Set in a small French village, Home Front tells the story of cousins who still live under the shadow of their time in the Algerian War. Rabut has developed a veneer of respectability as one of the local councillors; whereas Bernard (disparagingly referred to as Feu-de-Bois) is the town drunk, a solitary and violent figure who lives on the outskirts of a village that has rejected him. He comes into town for his sister Solange's birthday - an event everyone will be attending - and is chased away for his belligerent attitude. This leads him to getting drunk again, and terrorising a young immigrant family, which is the final straw for the local mayor and the gendarmerie. They will confront him in the morning, but first our characters have a long night ahead.


After this initial, shocking introduction to our cast, the rest of the story is told through voiceovers and flashbacks, starting with Solange (Catherine Frot) as she reads through the letters Bernard (Gérard Depardieu) sent her during his time away.
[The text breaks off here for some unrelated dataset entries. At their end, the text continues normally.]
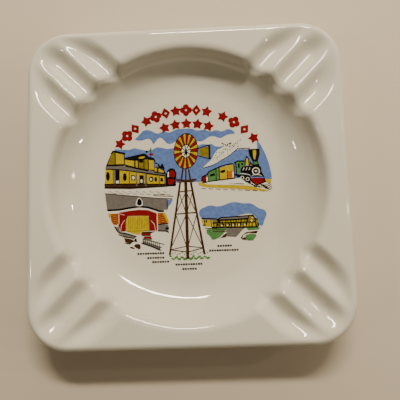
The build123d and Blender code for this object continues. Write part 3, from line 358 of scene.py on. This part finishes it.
def fired_ink(name, light, dark, patch_mm=1.1):
    """Overglaze ink, screened and fired: even colour that thins in small patches, a little
    less glossy than the glaze. The patches are drawn coarser than the real screen's
    dots, so that they show."""
    material, tree, shader = new_material(name)
    place = node(tree, "ShaderNodeTexCoord").outputs["Object"]
    patches = node(tree, "ShaderNodeTexNoise",
                   {"Vector": place, "Scale": per_metre(patch_mm), "Detail": 3.0})
    spread = node(tree, "ShaderNodeMapRange",
                  {"Value": patches.outputs["Fac"], "From Min": 0.3, "From Max": 0.7})
    colour = blend(tree, spread.outputs[0], linear(dark), linear(light))
    tree.links.new(colour, shader.inputs["Base Color"])
    bump = node(tree, "ShaderNodeBump",
                {"Height": patches.outputs["Fac"], "Strength": 0.06, "Distance": 0.05 * MM})
    tree.links.new(bump.outputs[0], shader.inputs["Normal"])
    shader.inputs["Roughness"].default_value = 0.09
    shader.inputs["IOR"].default_value = GLASSY_IOR
    return material


INKS = {
    "red": fired_ink("fired_iron_red_ink", "#861719", "#6E1013"),
    "yellow": fired_ink("fired_naples_yellow_ink", "#BFA718", "#AA9111"),
    "ochre": fired_ink("fired_ochre_ink", "#86781E", "#6E6118"),
    "black": fired_ink("fired_manganese_black_ink", "#13100E", "#0B0908"),
    "blue": fired_ink("fired_cobalt_blue_ink", "#667FB3", "#536BA1", 1.6),
    "green": fired_ink("fired_chrome_green_ink", "#56864B", "#436F3A"),
    "brown": fired_ink("fired_umber_ink", "#462A19", "#321C0F"),
    "grey": fired_ink("fired_grey_ink", "#706A64", "#625C55"),
    "orange": fired_ink("fired_orange_ink", "#BD691C", "#A55615"),
}

# the first ink with a word found in the node's name is the one it is printed in
INK_WORDS = (
    ("black", ("lines", "marks", "rings", "flecks", "vane_frame", "backing")),
    ("red", ("ornaments", "stars", "_red", "curtains")),
    ("ochre", ("shaded_walls", "folds", "windmill_vane")),
    ("yellow", ("yellow", "front_walls", "backcloth")),
    ("blue", ("sky",)),
    ("green", ("green", "grass", "pennant")),
    ("brown", ("tower_legs", "tower_braces", "base", "brown",
              "lattice", "ground", "shingles", "earth")),
    ("grey", ("grey", "stage_wall", "stage_floor", "roof", "path")),
    ("orange", ("side_panels", "rust")),
)


def ink_of(name):
    """The ink that a node is printed in, from the words in its name; black if none is."""
    for ink, words in INK_WORDS:
        if any(word in name for word in words):
            return INKS[ink]
    return INKS["black"]


def give(obj, material):
    """One material over the whole object."""
    obj.data.materials.clear()
    obj.data.materials.append(material)


give(glaze_skin(), ivory_glaze())
give(clay_body(), bare_clay())
for name, obj in nodes.items():
    if name != "glaze_coat" and name not in CLAY_NODES:
        give(obj, ink_of(name))


# ---------------------------------------------------------------- table, light, camera
TABLE_SIZE = 3.0


def pale_table():
    """A plain pale matt table top."""
    material, tree, shader = new_material("pale_matt_table")
    shader.inputs["Base Color"].default_value = linear("#CDBFA8")
    shader.inputs["Roughness"].default_value = 0.7
    bpy.ops.mesh.primitive_plane_add(size=TABLE_SIZE, location=(0, 0, TABLE_Z))
    table = bpy.context.active_object
    table.name = "table_top"
    give(table, material)


def aim(obj, target):
    """Points a lamp's face at a place."""
    away = obj.location - Vector(target)
    obj.rotation_euler = away.to_track_quat("Z", "Y").to_euler()


def soft_lamp(name, azimuth, elevation, distance, width, height, watts, colour):
    """A rectangular diffuser that faces the dish: degrees clockwise from +Y and up from
    the table, then metres and watts."""
    data = bpy.data.lights.new(name, "AREA")
    data.shape = "RECTANGLE"
    data.size = width
    data.size_y = height
    data.energy = watts
    data.color = linear(colour)[:3]
    lamp = bpy.data.objects.new(name, data)
    bpy.context.collection.objects.link(lamp)
    turn = math.radians(azimuth)
    rise = math.radians(elevation)
    lamp.location = Vector((math.sin(turn) * math.cos(rise), math.cos(turn) * math.cos(rise),
                            math.sin(rise))) * distance
    aim(lamp, (0, 0, RIM_Z))
    return lamp


def lights():
    """A long bright diffuser beyond the top edge, the wide soft wall under it, three small
    lamps to the right that spark on the left wall, one to the left, and a dim warm room."""
    soft_lamp("window_light", azimuth=8, elevation=50, distance=0.8,
              width=0.36, height=0.055, watts=7.3, colour="#FFF3E0")
    lit_wall = soft_lamp("lit_wall", azimuth=14, elevation=22, distance=1.2,
                         width=1.6, height=0.55, watts=6.4, colour="#FFF1DC")
    # a studio shortcut: it fills the shadows, but isn't mirrored as a pale patch
    lit_wall.visible_glossy = False
    for number, (azimuth, elevation) in enumerate(((72, 34), (88, 40), (108, 36))):
        soft_lamp(f"ceiling_lamp_{number}", azimuth, elevation, distance=0.7,
                  width=0.02, height=0.02, watts=0.38, colour="#FFEFD8")
    soft_lamp("far_lamp", azimuth=262, elevation=44, distance=0.7,
              width=0.03, height=0.02, watts=0.35, colour="#FFEFD8")
    room()


def room():
    """A warm room, lit on the window's side and dim on the viewer's."""
    world = bpy.data.worlds.new("room")
    world.use_nodes = True
    bpy.context.scene.world = world
    tree = world.node_tree
    back = tree.nodes["Background"]
    towards = node(tree, "ShaderNodeTexCoord").outputs["Generated"]
    parts = node(tree, "ShaderNodeSeparateXYZ", {"Vector": towards})
    glow = node(tree, "ShaderNodeMapRange", {"Value": parts.outputs["Y"], "From Min": -0.5,
                                             "From Max": 0.8, "To Min": 0.005, "To Max": 0.11})
    tree.links.new(glow.outputs[0], back.inputs["Strength"])
    back.inputs["Color"].default_value = linear("#F6E4C8")


CAMERA_ABOVE_RIM = 160.3 * MM
CAMERA_ACROSS = 9.1 * MM
CAMERA_ALONG = -22.5 * MM
CAMERA_TIP = 5.30             # degrees it looks off straight down, to the far side
CAMERA_LEAN = 1.56            # degrees it looks to the left
CAMERA_TURN = -1.95           # degrees about the upright; clockwise from above
LENS = 36.0                   # millimetres, on a frame as wide: a moderately wide view


def camera():
    """Almost overhead, a little towards the viewer."""
    data = bpy.data.cameras.new("camera")
    data.lens = LENS
    data.sensor_width = LENS
    data.clip_start = 0.01
    cam = bpy.data.objects.new("camera", data)
    bpy.context.collection.objects.link(cam)
    cam.location = CAMERA_ACROSS, CAMERA_ALONG, RIM_Z + CAMERA_ABOVE_RIM
    cam.rotation_euler = [math.radians(a) for a in (CAMERA_TIP, CAMERA_LEAN, CAMERA_TURN)]
    bpy.context.scene.camera = cam


pale_table()
lights()
camera()
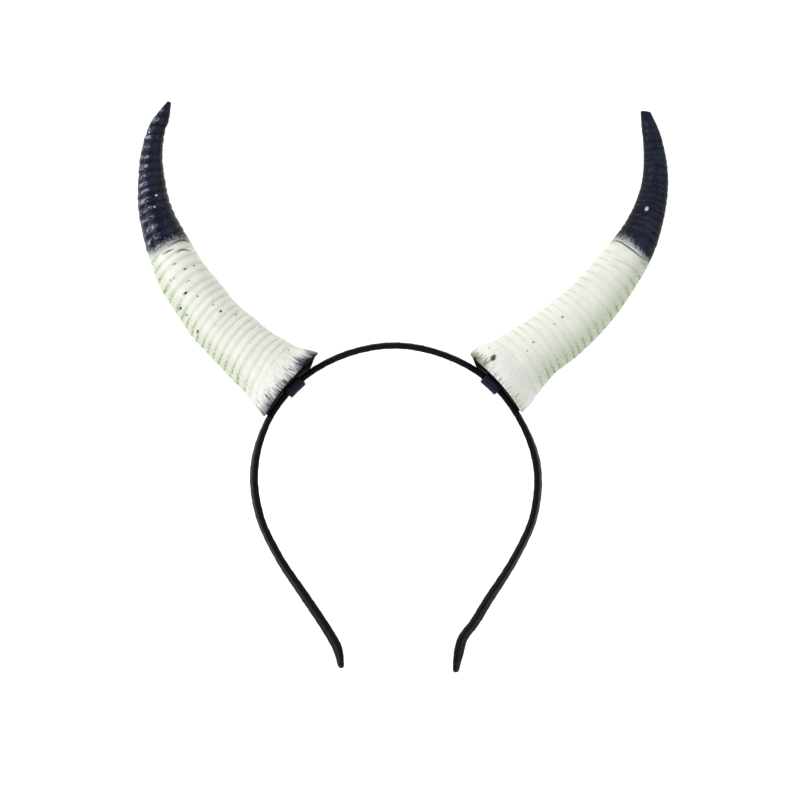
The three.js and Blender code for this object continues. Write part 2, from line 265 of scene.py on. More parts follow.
# How each horn is painted and how it wears, with the strength of its painted shade and painted highlights.
LEFT_LOOK = {
    "lip": 1.4, "skirt": 0.7, "rim_reach": 6.6, "mid_relief": 0.85, "wrinkles": 0.16, "ring_tone": 0.55, "line_tone": 0.3, "green_from": 0.66, "green_tone": 0.5,
    "stroke_tone": 0.3, "rim_outer": 0.78, "rim_haze": 0.95, "rim_colour": colour(70, 78, 96), "rim_solid": 0.8,
    "rim_black": colour(12, 12, 16), "navy": colour(31, 37, 58), "deep": colour(13, 16, 29), "inner_black": 0.42,
    "outer_black": 0.3, "worn": 0.5, "worn_colour": colour(80, 92, 120), "highlight_streaks": 0.8, "highlight_arcs": 0.8, "gloss": 0.16, "shine": 0.12, "wrinkle": 1.6,
}
RIGHT_LOOK = {
    "lip": 0.3, "skirt": 1.05, "rim_reach": 5.0, "mid_relief": 0.25, "wrinkles": 0.07, "ring_tone": 0.22, "line_tone": 0.75, "green_from": 0.46, "green_tone": 0.66,
    "stroke_tone": 0.28, "rim_outer": 0.45, "rim_haze": 0.8, "rim_colour": colour(96, 80, 60), "rim_solid": 0.94,
    "rim_black": colour(24, 21, 20), "navy": colour(33, 40, 60), "deep": colour(18, 22, 35), "inner_black": 0.42,
    "outer_black": 0.9,
    "worn": 0.7, "worn_colour": colour(70, 79, 104), "highlight_streaks": 0.0, "highlight_arcs": 0.0, "gloss": 0.5, "shine": 0.1, "wrinkle": 1.2,
}


def table(columns, rows):
    """A table as one array of numbers for each named column."""
    numbers = np.array(rows, float)
    return {name: numbers[:, i] for i, name in enumerate(columns.split())}


def smoothstep(values, low, high):
    t = np.clip((values - low) / (high - low), 0, 1)
    return t * t * (3 - 2 * t)


def unit(vectors):
    return vectors / np.maximum(np.linalg.norm(vectors, axis=-1, keepdims=True), 1e-12)


def with_distances(rows, points):
    """Adds to a table how far along the course each row lies, as a share of the whole."""
    runs = np.concatenate([[0], np.cumsum(np.linalg.norm(np.diff(points, axis=0), axis=1))])
    rows["along"] = runs / runs[-1]
    return rows


def read_column(rows, name, along):
    """Reads one column of a table anywhere along it, on a smooth curve through its rows."""
    along = np.atleast_1d(np.asarray(along, float))
    knots, values = rows["along"], rows[name]
    count = len(knots)
    before = np.maximum(np.arange(count) - 1, 0)
    after = np.minimum(np.arange(count) + 1, count - 1)
    slopes = (values[after] - values[before]) / (knots[after] - knots[before])
    i = np.clip(np.searchsorted(knots, along, side="left") - 1, 0, count - 2)
    span = knots[i + 1] - knots[i]
    t = np.clip((along - knots[i]) / span, 0, 1)
    start = (2 * t**3 - 3 * t**2 + 1) * values[i] + (t**3 - 2 * t**2 + t) * span * slopes[i]
    end = (3 * t**2 - 2 * t**3) * values[i + 1] + (t**3 - t**2) * span * slopes[i + 1]
    return start + end


def smooth_curve(points, per_span=160):
    """Close points on a centripetal Catmull-Rom curve through a few points."""
    course = np.vstack([2 * points[0] - points[1], points, 2 * points[-1] - points[-2]])
    gaps = np.linalg.norm(np.diff(course, axis=0), axis=1) ** 0.5
    t = np.linspace(0, 1, per_span, endpoint=False)[:, None]
    parts = []
    for i in range(len(points) - 1):
        a, b, c, d = course[i : i + 4]
        g0, g1, g2 = gaps[i : i + 3]
        leave = ((b - a) / g0 - (c - a) / (g0 + g1) + (c - b) / g1) * g1
        reach = ((c - b) / g1 - (d - b) / (g1 + g2) + (d - c) / g2) * g1
        parts.append(b + leave * t + (3 * (c - b) - 2 * leave - reach) * t**2 + (2 * (b - c) + leave + reach) * t**3)
    return np.vstack(parts + [points[-1:]])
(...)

Contrary to the figure we've just witnessed in the opening scenes, we're introduced to a more sensitive and devout Bernard, who is conflicted by both his Catholic guilt and the events taking place around him. He's still clinging to a morality that seems out of step with his fellow soldiers, including his cousin Rabut (Jean-Pierre Darroussin), who was not always as virtuous as his modern-day persona might suggest.



Throughout a sleepless night, the three individuals recall that time, although ultimately it is the story of Rabut and Bernard, and how they come to reconcile the horrors visited upon them. The two cousins were never friends - especially after Bernard's heartless reaction to his sister's death at a young age (and from which he never truly recovers) - but they still gravitate towards one another while stationed together during the conflict. They witness terrible things, carry out terrible deeds, and eventually see half their unit wiped out (in part due to the bitterness that has been festering between them). It paints a more sympathetic portrait of Bernard, and a more balanced view of Rabut, which makes you question your first impressions of these two men. Their biggest difference is in how they deal with their past in the present day.



Gérard Depardieu and Jean-Pierre Darroussin carry suitable gravitas as the elder Bernard (Feu-de-Bois) and Rabut. A large portion of the film is carried on the strength of their voiceovers and the anguished looks on their faces as they wrestle with their inner thoughts, which is an impressive feat in itself. Similarly, Catherine Frot neatly straddles the line between engaged local and concerned sister as the tensions with Feu-de-Bois start to boil over. As the one person Bernard really confided in through his letters from Algeria, she has a unique perspective on him, coupled with some small understanding of the horrors they faced. Although he spared her the gory details (something which is reflected in the film itself), he exposed his pain and sadness to her more than anyone.



The rest of the film is told through flashbacks, and while all of the performances are incredible, Yoann Zimmer deserves to be singled out for his portrayal of the young conflicted Bernard. Where Gérard Depardieu is repellant in the early parts of the film as the beastly Feu-de-Bois, it's Zimmer who humanises him as the young idealist who can't reconcile his ideals with his surroundings. The film presents a view of war in which there are no heroes, and atrocities were committed on both sides. While the argument 'there are bad people on both sides' has rightfully been called into question in recent times, the film doesn't shy away from that fact, or from calling into question France's part in everything. As a country they have a lot to answer for, and it seems to be Belvaux's belief (alongside many others) that art is one way in which to address it and hold a mirror up to people.


As I said in the opening paragraph, to me this is probably the most important film of the festival. It's not an easy watch, and I spent the last 15-20 minutes blinking through tears, but it's vital viewing for those interested in French cinema and culture. Home Front is a stark reminder of the reasons why I struggle with the term 'francophile' and the idea that I love all things French. It's an easy touchpoint, and certainly a good summary of my feelings towards the country and its people, but there are certain aspects of their (and my own Anglo-Australian) history which I don't agree with and haven't come to terms with yet. It seems to be something many of us in former (?) colonial countries are wrestling with, which makes this film both uniquely French and something universal.